# What you will do
Every line that holds "joints" should be shown.

# Dataset excerpt
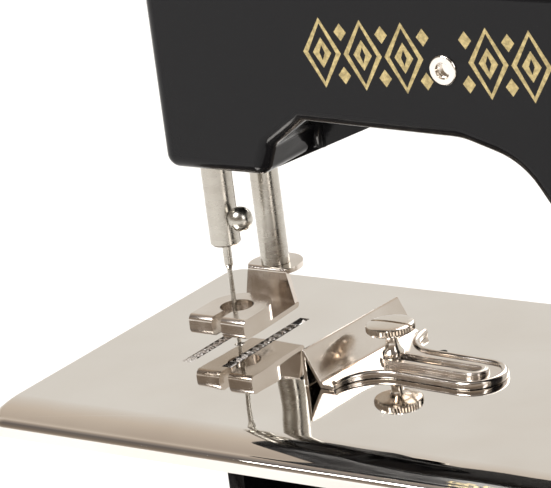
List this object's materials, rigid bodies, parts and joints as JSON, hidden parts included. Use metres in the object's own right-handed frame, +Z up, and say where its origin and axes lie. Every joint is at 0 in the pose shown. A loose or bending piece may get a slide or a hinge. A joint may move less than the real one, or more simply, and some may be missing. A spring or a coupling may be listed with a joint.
{
  "type": "hand-crank child's sewing machine",
  "caption": "Small cast-frame sewing machine: needle bar and clamp, bent presser foot, polished bed plate, slotted seam guide, walking beam and geared hand wheel.",
  "frame": {"origin": "centre of the bounding box at the rest face, between the four feet", "axes": "+X along the arm from the needle to the pillar, +Y to the back, away from the operator, +Z up"},
  "size_m": [0.184, 0.0896, 0.168],
  "materials": {
    "japan": "gloss black japanned cast iron with a plain gold line ornament",
    "nickel": "polished nickel plate, lightly worn",
    "steel": "turned and ground steel",
    "spring_steel": "spring wire",
    "bronze": "bronze bearing",
    "wood": "turned, stained and varnished hardwood",
    "rubber": "black rubber"
  },
  "bodies": {
    "machine": {"frame_casting": "japan", "rubber_feet": "rubber", "bed_plate": "nickel", "plate_screws": "steel", "pivot_pin": "nickel", "pivot_nut": "steel", "crank_bush": "bronze", "wheel_stud": "steel", "tension_post": "nickel", "tension_disc_lower": "nickel", "tension_disc_upper": "nickel", "tension_spring": "spring_steel", "spool_pin": "nickel", "thread_guide": "nickel", "lifter_pin": "steel", "presser_spring": "spring_steel"},
    "needle_bar_group": {"needle_bar": "nickel", "needle": "steel", "needle_stud": "steel", "take_up_eyelet": "nickel"},
    "needle_clamp": {"needle_clamp_screw": "nickel"},
    "presser_group": {"presser_bar": "nickel", "presser_foot": "nickel", "presser_cap": "nickel", "presser_collar": "steel"},
    "lifter": {"lifter_lever": "nickel"},
    "beam": {"walking_beam": "steel"},
    "crank": {"crank_shaft": "steel", "pinion": "steel", "crank_disc": "steel", "crank_pin": "steel"},
    "wheel": {"drive_wheel": "nickel", "handle_screw": "steel"},
    "handle": {"handle_knob": "wood"},
    "tension_adjuster": {"tension_nut": "nickel"},
    "feed_slide": {"feed_carrier": "steel"},
    "feed_lifter": {"feed_dog": "steel"},
    "looper_group": {"looper_shaft": "steel", "looper": "steel", "looper_rocker": "steel", "looper_roller": "steel", "shaft_collars": "steel"},
    "guide_pivot": {"guide_bush": "steel"},
    "guide": {"seam_guide": "nickel"},
    "guide_screw": {"guide_thumbscrew": "nickel"}
  },
  "joints": [
    {"name": "beam_swing", "type": "hinge", "parent": "machine", "child": "beam", "pos_m": [0.0035, 0.01015, 0.1207], "axis": [0, 1, 0], "range_deg": [-6.2, 6.2]},
    {"name": "needle_slide", "type": "slide", "parent": "machine", "child": "needle_bar_group", "axis": [0, 0, 1], "range_m": [-0.007, 0.007]},
    {"name": "clamp_turn", "type": "hinge", "parent": "needle_bar_group", "child": "needle_clamp", "pos_m": [-0.0552, 0.0022, 0.083], "axis": [0.9659, -0.2588, 0], "range_deg": [-360, 0]},
    {"name": "lifter_turn", "type": "hinge", "parent": "machine", "child": "lifter", "pos_m": [-0.061, 0.02835, 0.1025], "axis": [0, 1, 0], "range_deg": [0, 90]},
    {"name": "presser_slide", "type": "slide", "parent": "machine", "child": "presser_group", "axis": [0, 0, 1], "range_m": [-0.0033, 0], "deforming": ["presser_spring"]},
    {"name": "wheel_spin", "type": "hinge", "parent": "machine", "child": "wheel", "pos_m": [0.062, -0.013, 0.08915], "axis": [0, 1, 0], "continuous": true},
    {"name": "crank_spin", "type": "hinge", "parent": "machine", "child": "crank", "pos_m": [0.062, -0.01275, 0.1207], "axis": [0, 1, 0], "continuous": true},
    {"name": "handle_spin", "type": "hinge", "parent": "wheel", "child": "handle", "pos_m": [0.08, -0.02925, 0.08915], "axis": [0, 1, 0], "continuous": true},
    {"name": "tension_turn", "type": "hinge", "parent": "machine", "child": "tension_adjuster", "pos_m": [-0.027, 0.00975, 0.149], "axis": [0, 0, 1], "range_deg": [-360, 360]},
    {"name": "feed_shift", "type": "slide", "parent": "machine", "child": "feed_slide", "axis": [0, 1, 0], "range_m": [-0.002, 0.002]},
    {"name": "feed_lift", "type": "slide", "parent": "feed_slide", "child": "feed_lifter", "axis": [0, 0, 1], "range_m": [-0.0012, 0.0005]},
    {"name": "looper_rock", "type": "hinge", "parent": "machine", "child": "looper_group", "pos_m": [-0.061, 0.00375, 0.029], "axis": [1, 0, 0], "range_deg": [-10, 20]},
    {"name": "guide_swing", "type": "hinge", "parent": "machine", "child": "guide_pivot", "pos_m": [-0.0219, 0.00385, 0.055], "axis": [0, 0, 1], "range_deg": [-8, 10]},
    {"name": "guide_shift", "type": "slide", "parent": "guide_pivot", "child": "guide", "axis": [0.9976, -0.0698, 0], "range_m": [-0.015, 0]},
    {"name": "guide_screw_turn", "type": "hinge", "parent": "machine", "child": "guide_screw", "pos_m": [-0.0219, 0.00385, 0.059], "axis": [0, 0, 1], "range_deg": [-360, 360]}
  ],
  "couplings": [
    {"joint": "needle_slide", "follows": "beam_swing", "m_per_rad": 0.0645},
    {"joint": "lifter_turn", "follows": "presser_slide", "rad_per_m": -475.99},
    {"joint": "crank_spin", "follows": "wheel_spin", "ratio": -4}
  ]
}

# Answer to the task
List this object's materials, rigid bodies, parts and joints as JSON, hidden parts included. Use metres in the object's own right-handed frame, +Z up, and say where its origin and axes lie. Every joint is at 0 in the pose shown. A loose or bending piece may get a slide or a hinge. A joint may move less than the real one, or more simply, and some may be missing. A spring or a coupling may be listed with a joint.
  "joints": [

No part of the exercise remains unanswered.